By this time last year, Staples, Target, and JC Penny had already started advertising their back to school products. So far this year, Numerator researchers say Walmart is the only "big promoter" retailer running back to school ads this early in the season. 

Advertising now could be risky because the Numerator research shows an overwhelming majority of households -- 77 percent -- have said they expect their back to school shopping experience will be different this year.
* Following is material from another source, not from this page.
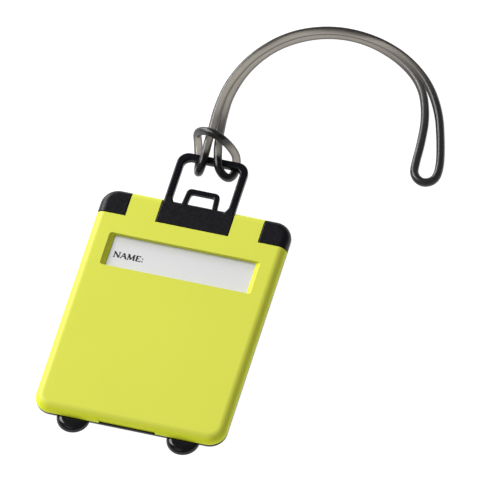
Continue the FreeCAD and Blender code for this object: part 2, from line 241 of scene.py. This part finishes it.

One in three households have indicated that they plan to do minimal shopping and do not plan to take their children to stores for the normal school supply selection. 

Strong preference for online shopping

When they do shop, 41 percent of households indicate they will likely purchase supplies online, avoiding brick and mortar locations. 

"The lack of clarity on back to school is both understandable and frustrating,” said Eric Belcher, CEO at Numerator. “Two-thirds of consumers report they still don't know if their kids will be in live or virtual classrooms.  As consumers wait to see what back to school looks like, brands and retailers are waiting too." 

The Numerator research is consistent with a report earlier this month from Deloitte, which predicted that consumers would spend less, or at best about the same, on back to school supplies this year.

Where spending does increase, the analysts at Deloitte expect it to be for technology to facilitate online courses.